Homebuilder confidence is still headed up, according to August's National Association of Home Builders (NAHB)/Wells Fargo Housing Market Index report released today.
After clocking in at a revised 56 points for July, August's 59 reading marks the fourth straight month of gains, and is the highest rating the index has recorded in nearly eight years. Analysts were pleasantly surprised by the news, having expected more of the same for August.
Any number over 50 indicates that more builders view sales conditions as good than poor, a point reached for the first time in June since April 2006. The survey looks at builder confidence in newly built single-family homes.

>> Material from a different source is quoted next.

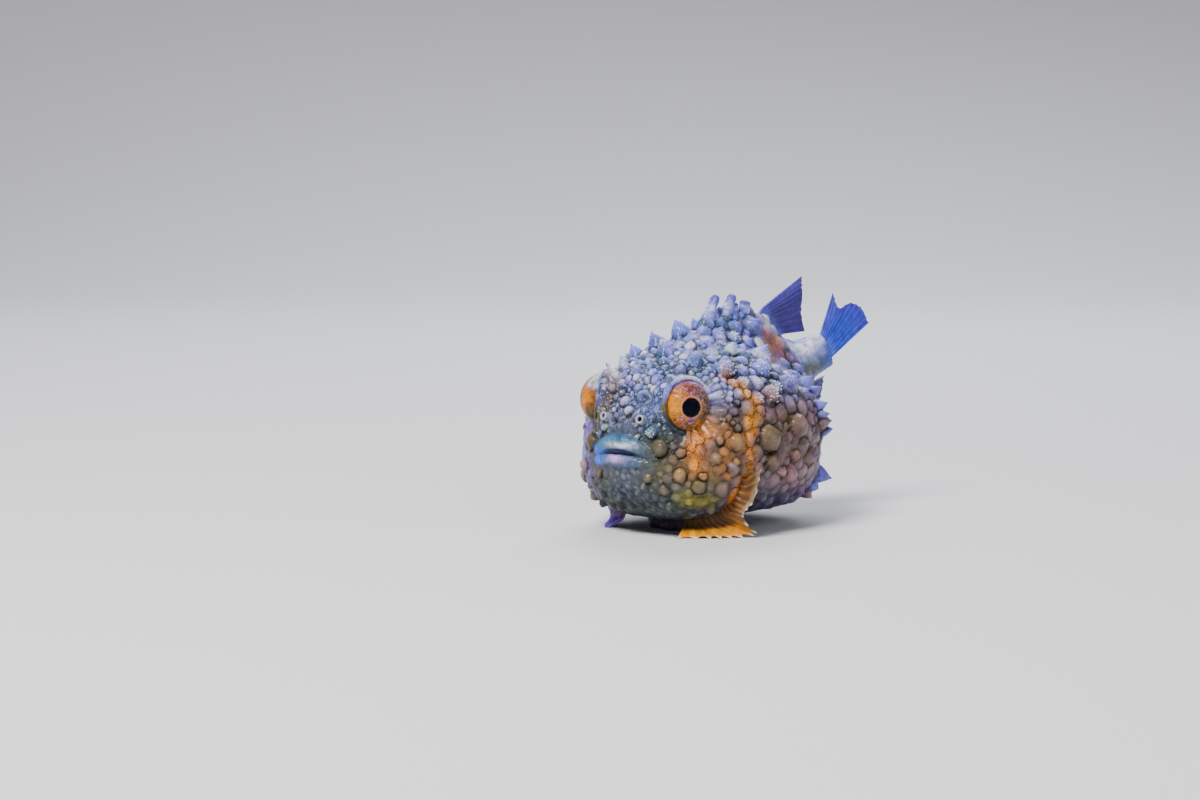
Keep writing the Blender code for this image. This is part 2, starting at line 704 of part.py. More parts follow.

"Builders are seeing more motivated buyers walk through their doors than they have in quite some time," said NAHB Chairman Rick Judson in a statement today. "What's more, firming home prices and thinning inventories of homes for sale are contributing to an increased sense of urgency among those who are in the market."
Digging deeper into components, current sales conditions improved three points to 62, prospective buyer traffic remained unchanged at 45, and future sales expectations for the next six months added on one point to reach 68.
Although this month's report is loaded with positive points, NAHB Chief Economist David Crowe noted that supply concerns remain:
Builder confidence continues to strengthen along with rising demand for a limited supply of new and existing homes in most local markets. However, this positive momentum is being slowed by the ongoing headwinds of tight credit and low supplies of finished lots and labor.